Chhim is very much involved in overseeing fundraising documentation for multiple vehicles, which need to observe intricate rules around performance disclosure that have changed in response to the SEC’s marketing rule. Though MGG itself has long real money track records, and its principals have portable track records from previous firms, the regulations nonetheless require them to disclose what are defined as “hypothetical” returns for marketing purposes. “The November 2022 marketing rule has been steadily evolving with FAQs, and we are keeping up to speed with rules on disclosure and calculation – and keeping an eye on what peers are doing around methodology disclosures and labelling. The FAQs guidance has led us to change processes and I will deliver in-person training to our marketing, finance and accounting teams. We are doing this in-house because our application of the rules is very specific to MGG’s actual net numbers as they get released,” she explains.
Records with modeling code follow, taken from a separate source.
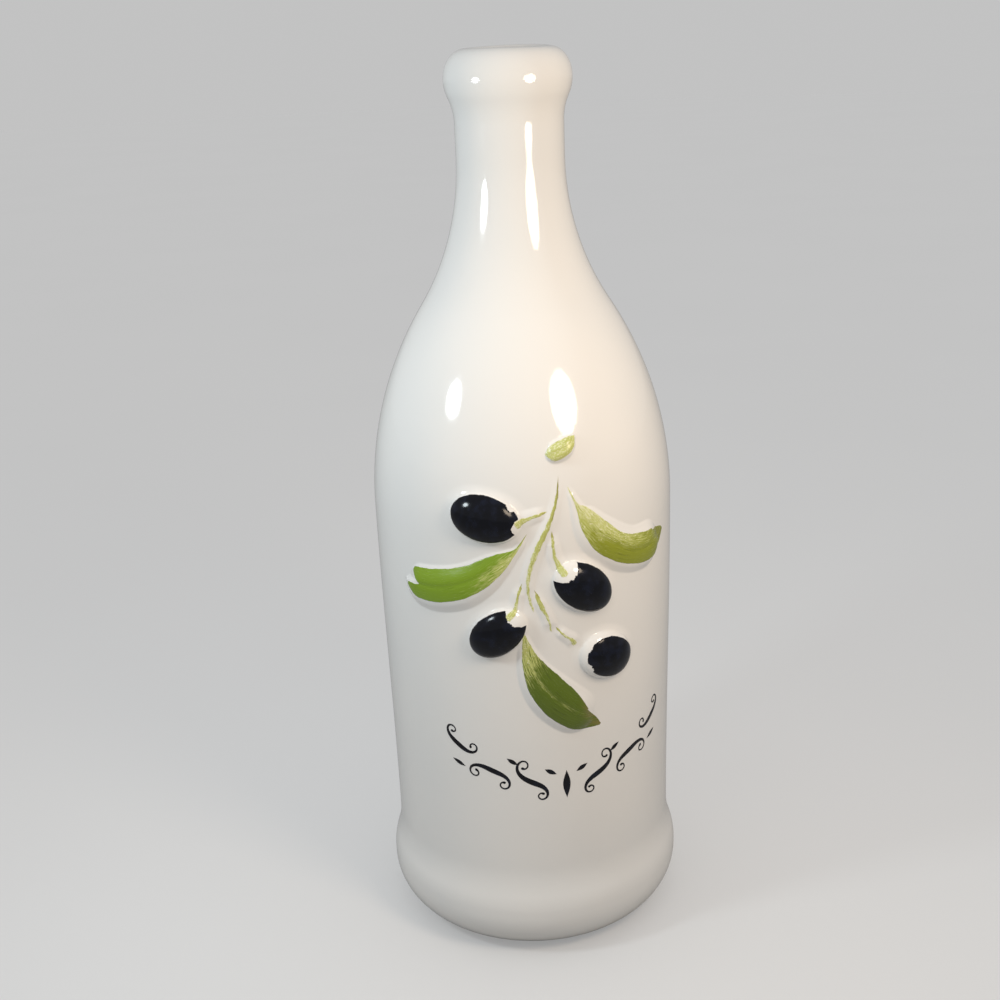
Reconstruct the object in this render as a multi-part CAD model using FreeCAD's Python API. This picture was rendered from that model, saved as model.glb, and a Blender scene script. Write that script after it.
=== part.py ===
"""A slip-cast ceramic oil bottle with an olive sprig in relief on its front.

Units are millimetres.  +Z is up, the bottle stands on z = 0 with its axis on Z,
and the sprig faces -Y.  The bottle is one fired piece, so it is one solid: a
turned outer form, the sprig raised on it, and a turned cavity taken out of both.
"""
import FreeCAD, Part
import math
import os

V = FreeCAD.Vector
AXIS = V(0, 0, 1)

# ---- Driving dimensions: heights above the table ----
height = 280.0            # to the crown of the lip
waist_height = 33.0       # narrowest place above the foot
shoulder_start = 144.0    # widest place of the body
neck_start = 248.8        # end of the shoulder
neck_end = 259.0          # start of the lip's swelling

# ---- Driving dimensions: radii of the outside ----
foot_radius = 48.4
foot_round = 16.0         # rounding of the bottom edge
foot_upright = 1.0        # upright stretch above the rounding
waist_radius = 45.7
body_radius = 47.05
neck_radius = 16.2
lip_radius = 19.85
lip_round = 7.0           # rounding of the lip's upper edge

# ---- Worked out ----
foot_widest = foot_round + foot_upright

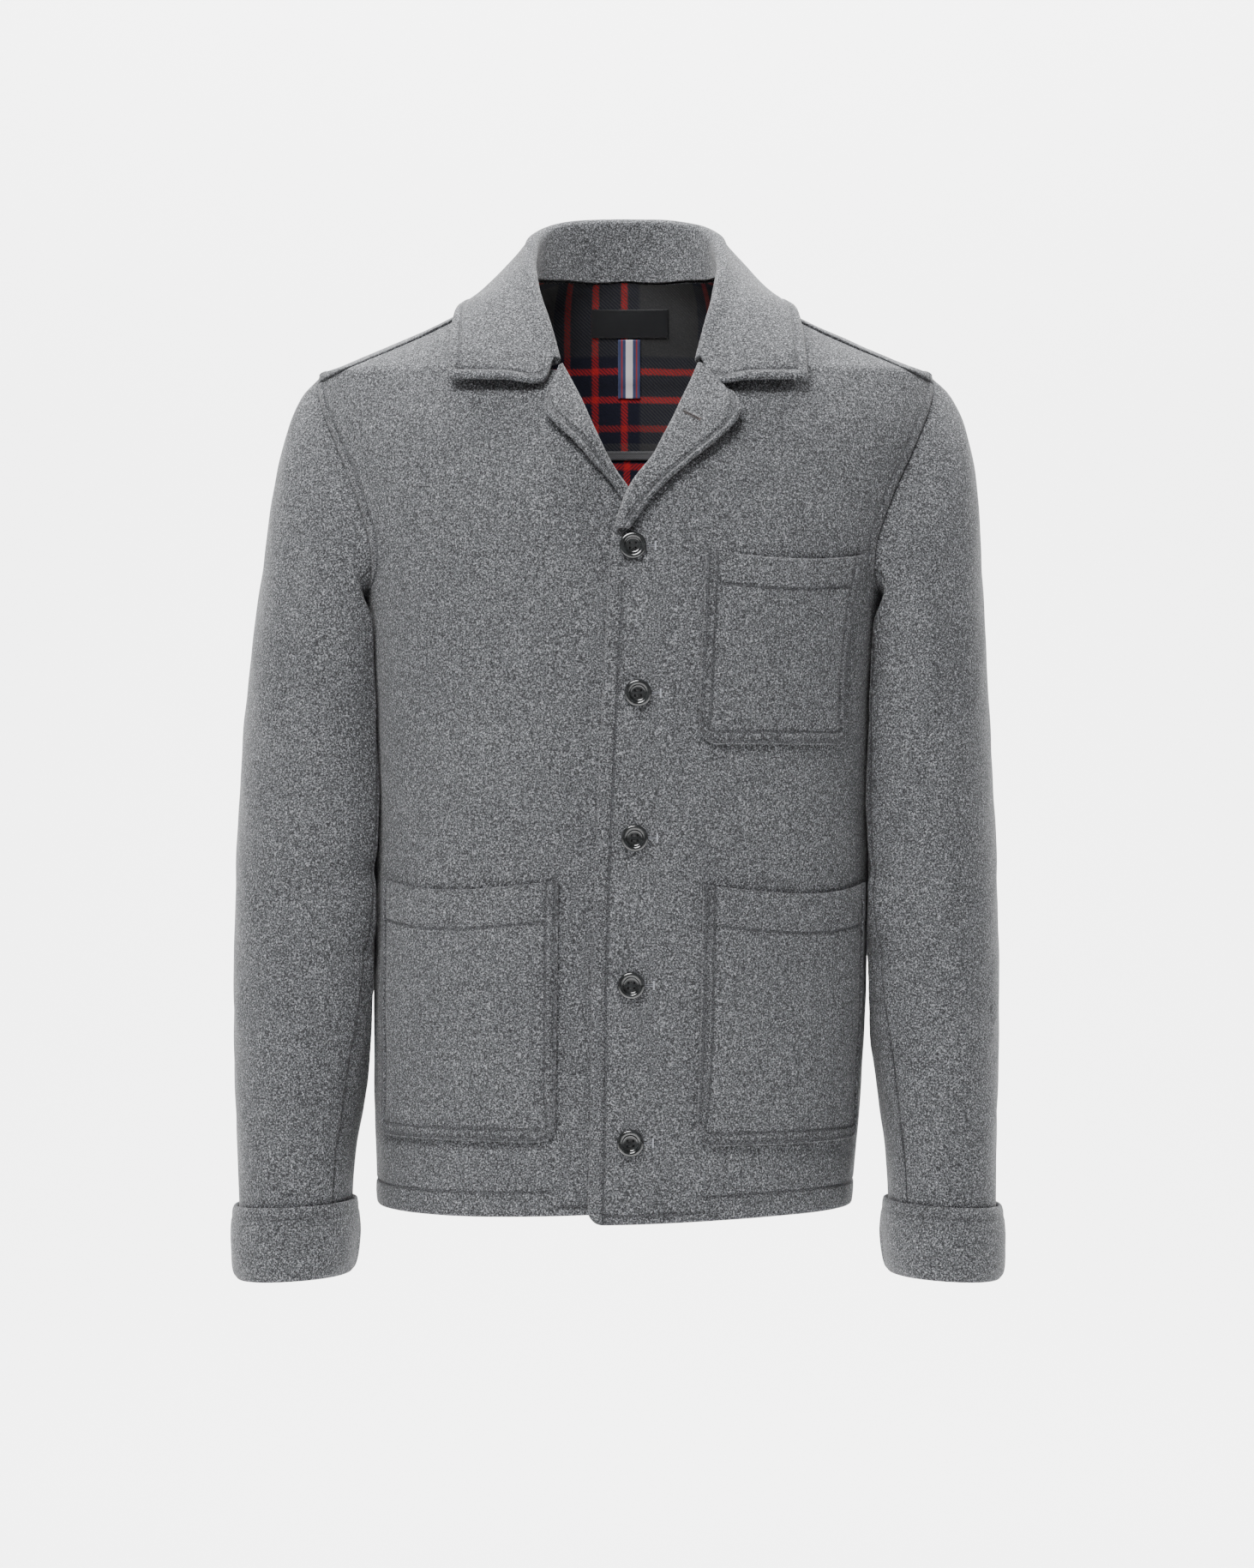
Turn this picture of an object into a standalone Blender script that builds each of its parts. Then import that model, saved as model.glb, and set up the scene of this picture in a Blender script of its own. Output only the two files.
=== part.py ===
"""A hollow wool work jacket, filled out as if it were worn.

Metres, +Z up, the front towards -Y, the wearer's left at +X. The origin is the middle of the
neck, level with the inner ends of the shoulder seams, where the wearer's shoulders carry it.

Every panel is a wall on one body form or one sleeve form. The body form is a stack of
rounded sections, read by an angle round the body (0 front, 90 left side, 180 back) and a
height. A panel is a flat slab whose corners are carried onto the form.
"""

from math import cos, pi, sin

import bmesh
import bpy
import numpy as np
from mathutils import Matrix, Vector
from mathutils.bvhtree import BVHTree

# Driving sizes
WALL = 0.0027  # one layer of heavy double-faced wool
DOUBLE = 0.0040  # two pressed layers, in the collar and lapels
SEAM = 0.00016  # each panel stops this far short of its seam line
LAP = WALL + 0.0009  # how far the under front lies below the upper one
HEM = -0.686
YOKE_SEAM = -0.111
BUTTON_RADIUS = 0.0100
BUTTON_HEIGHT = 0.0042

# Body sections: height, half width, front depth, back depth, squareness, middle x
SECTIONS = (
    (0.046, 0.002, 0.030, 0.050, 2.0, 0.000),
    (0.034, 0.046, 0.032, 0.066, 2.0, 0.000),
    (0.020, 0.070, 0.036, 0.072, 2.0, 0.000),
    (0.006, 0.091, 0.046, 0.078, 2.1, 0.000),
    (-0.012, 0.125, 0.055, 0.084, 2.1, 0.000),
    (-0.038, 0.181, 0.069, 0.094, 2.15, 0.000),
    (-0.053, 0.217, 0.078, 0.099, 2.2, 0.000),
    (-0.060, 0.2320, 0.083, 0.102, 2.2, 0.000),
    (-0.085, 0.2350, 0.097, 0.109, 2.25, 0.000),
    (-0.110, 0.2315, 0.109, 0.115, 2.3, 0.000),
    (-0.150, 0.2205, 0.123, 0.121, 2.3, -0.001),
    (-0.200, 0.2060, 0.133, 0.123, 2.35, -0.002),
    (-0.240, 0.1965, 0.137, 0.120, 2.4, -0.002),
    (-0.300, 0.1905, 0.137, 0.113, 2.4, -0.003),
    (-0.400, 0.1870, 0.133, 0.106, 2.4, -0.003),
    (-0.500, 0.1870, 0.131, 0.108, 2.4, -0.004),
    (-0.600, 0.1845, 0.131, 0.116, 2.4, -0.006),
    (-0.700, 0.1790, 0.131, 0.121, 2.4, -0.009),
)

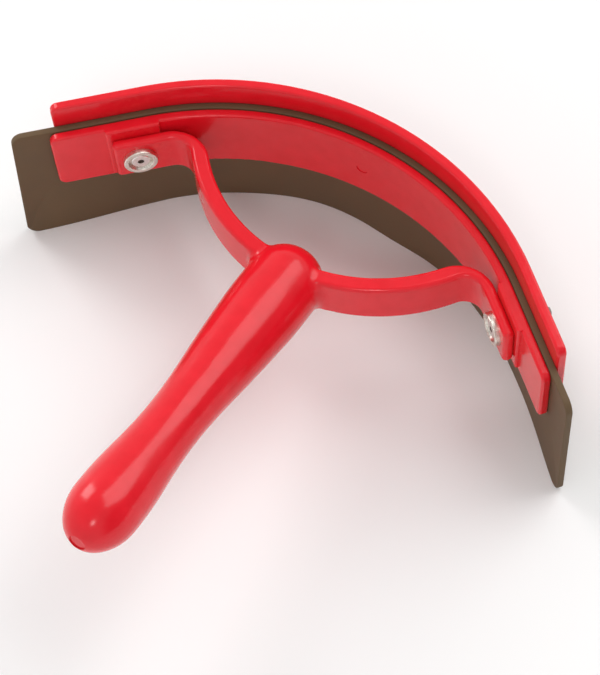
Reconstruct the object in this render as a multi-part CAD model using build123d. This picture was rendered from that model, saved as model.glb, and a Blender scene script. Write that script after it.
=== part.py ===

Chhim sits on the Investment Committee as a non-voting observer, which matches her status in most former roles. However, MGG encourages active and vocal participation firmwide at Investment Committee regardless of function or title. Third party valuation agents provide the valuations, and she needs to keep an especially close eye on any deals that may be undergoing write-downs due to distress or workouts. “I see it, live it and breathe it and I am comfortable with the process,” she confirms.
Increasingly in the US direct lenders have stepped into voids left by banks, which can also lead to the somewhat pejorative term “shadow banking”, and macroprudential consideration of cyclicality is important. “The US regulators, Federal Reserve Board, SEC and some Congress members are very much focused on non-bank lenders. They have raised questions about whether private lenders have enough data versus public markets. We have a dialogue with US regulators and policymakers, including an in-person discussion arranged by industry associations in Washington DC, to understand the industry, data and asset class. We have participated as part of the Alternative Investment Management Association’s (AIMA) Alternative Credit Council, where my colleague Daniel Leger sits on the board,” explains Viravyne.
Chhim privately supported the trade associations’ joint litigation against the SEC’s new PFA Rules, which has now prevailed in leading the Rules to be thrown out. Nonetheless, she had been preparing as if the entire PFA Rules were implemented. “The proposed disclosures around performance and expenses are already part of our process, where specific expenses can be easily identified in a more granular way than was historically required.”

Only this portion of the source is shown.